Say I decide to cast the Lotus Petal third. Then I have one card remaining, six black mana floating, an untapped Underground Sea, and a storm count of six. If Brad counters the Lotus Petal, I can cast any tutor or the natural Tendrils for lethal, which is enough that I think it’s right for him to let the Petal resolve.

However, there’s also a chance that he counters the Cabal Ritual, which would leave me with access to two mana and two cards in my hand. They would need to be Cabal Ritual and Ad Nauseam or any Ritual and Tendrils of Agony for him to be punished. But in both of these cases the Force of Will lets him survive if he holds it, since he can simply counter the Ad Nauseam and the Tendrils of Agony is short of lethal.

He could be punished by a discard spell and an Ad Nauseam, but in that case I could’ve simply led with the discard spell and not given him the option to break up my spell chain. So while I think this line is worse than keeping both Lotus Petals, there is still a reasonable course of action with it.

But I didn’t even take that one! I got scared once I cast the Dark Ritual and wanted to sneak in the Lotus Petal next, at which point I’m left with a Cabal Ritual that is obviously critical. I have one other card in my hand and would be casting the Cabal Ritual with three mana available, not enough to threaten anything. Realizing my mistake, I resigned myself to a twelve-Goblin Empty the Warrens and hoped it would be enough.

Brad chose not to counter one of the copies, likely because he valued the Brainstorm highly with Young Pyromancer on the battlefield, but given my Cabal Therapy in the graveyard, I think it’s right for him to make the trade early. He knew the top of his deck from a Ponder and could easily see that ten Goblins would not be enough against his upcoming Deathrite Shamans.

As it is, a fourteen-Goblin Empty the Warrens would’ve been just short as well, assuming I take the Brainstorm away and Brad, doing the math, immediately trades the Young Pyromancer away. My first attack would’ve been for eight, then five after the third Deathrite comes down, and then two, leaving Brad at exactly one.

So while my mistakes didn’t directly lead to losing the game, I would’ve given Brad the opportunity to make a game-losing mistake by either not blocking immediately with Young Pyromancer or countering an irrelevant Lotus Petal.

The Game

It’s incredible to me that so much could be going on in a single turn of Magic, and perhaps that’s what I like about combo decks so much. They condense the action of a game in time without reducing it in quantity, so the games are much denser. As a player, I find that uniquely exciting, and while I’m often mentally drained after a day of combo playing, it’s a rewarding exhaustion, like after a long workout.

That’s not to say that other decks can’t do similar things. Legacy overall is a condensed format because of its speed and the ubiquity of cheap spells, which is why many players love the format so much.

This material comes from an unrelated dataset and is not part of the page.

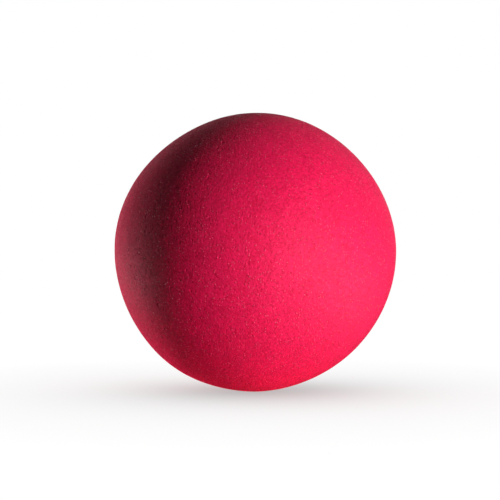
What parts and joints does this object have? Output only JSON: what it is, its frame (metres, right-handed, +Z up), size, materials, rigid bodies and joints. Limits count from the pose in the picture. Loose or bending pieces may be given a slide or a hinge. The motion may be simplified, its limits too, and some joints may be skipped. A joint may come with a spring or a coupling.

But at its core, Magic is a game that blends strategic planning, tactical proficiency, and reasoning with hidden information. Combo decks, Storm especially, stress the latter two, which are the aspects of the game I find most satisfying. On the other end of the spectrum is midrange, which strongly stresses the first, and by now I think you’re all aware of my distaste for midrange decks.

Become Combo Players

For those of you that aren’t combo lovers, I hope you take away from this the importance of the hidden information game when playing against combo decks. If you find yourself struggling against them, the best practice you can have is to play the matchup from the opposing side. You need to be able to quickly deduce what options are available to your combo opponents so you can more readily suss out where their choke point is and what cards are potentially traps. You need to get inside the mind of the combo player.

Just don’t stay for too long. It’s a scary place.